The Georgia capital bills itself as the leader of the "New South," a robust economic engine transforming the turf below the Mason-Dixon line into a happening region. Fulton County, Atlanta's home, is ethnically diverse, with solid universities (Georgia Tech, Emory); a great airport; and thriving companies, including CNN, MindSpring, WebMD and Security First Network Bank.
For an insider's perspective, we talked to Evelina Shmukler, former technology reporter for the Atlanta Business Chronicle and current Atlanta correspondent for dbusiness.com, an online business-news service.
Why it's hot: "Low cost of living, relatively cheap labor and a growing number of angel investors," says Shmukler. "The state-funded tech incubator, Advanced Technology Development Center, is helping a bunch of young companies."
What's not so hot: "Still not enough investors and not enough of a risk-taking attitude among them," Shmukler says.
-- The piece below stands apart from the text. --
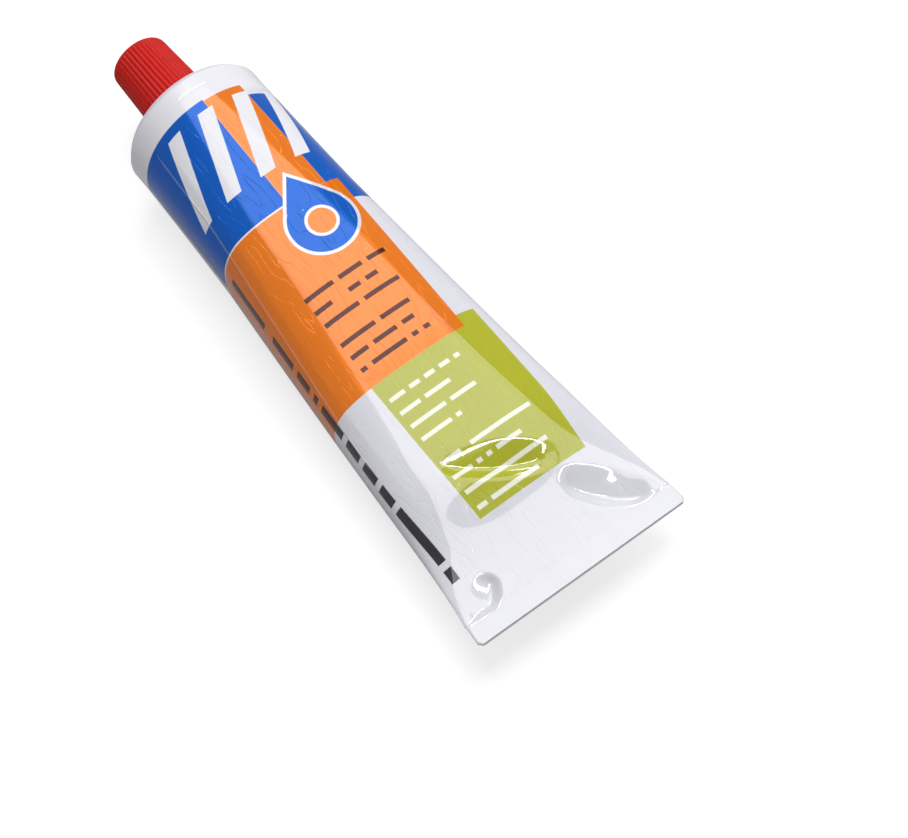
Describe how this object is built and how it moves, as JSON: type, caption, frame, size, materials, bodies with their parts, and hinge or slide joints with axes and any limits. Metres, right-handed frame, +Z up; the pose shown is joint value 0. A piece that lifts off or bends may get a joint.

Plus, "traffic is terrible."
Hot networking spot: According to Shmukler, "Red Herring's [http://www.redherring.com] Venture Market South brings out the investors."
Power eats: Hit the Silver Skillet near Georgia Tech for breakfast--"it's a greasy spoon popular with techies," says Shmukler. Another hot eatery: The OK Cafe--"you'll see venture capitalists, lawyers, even the governor."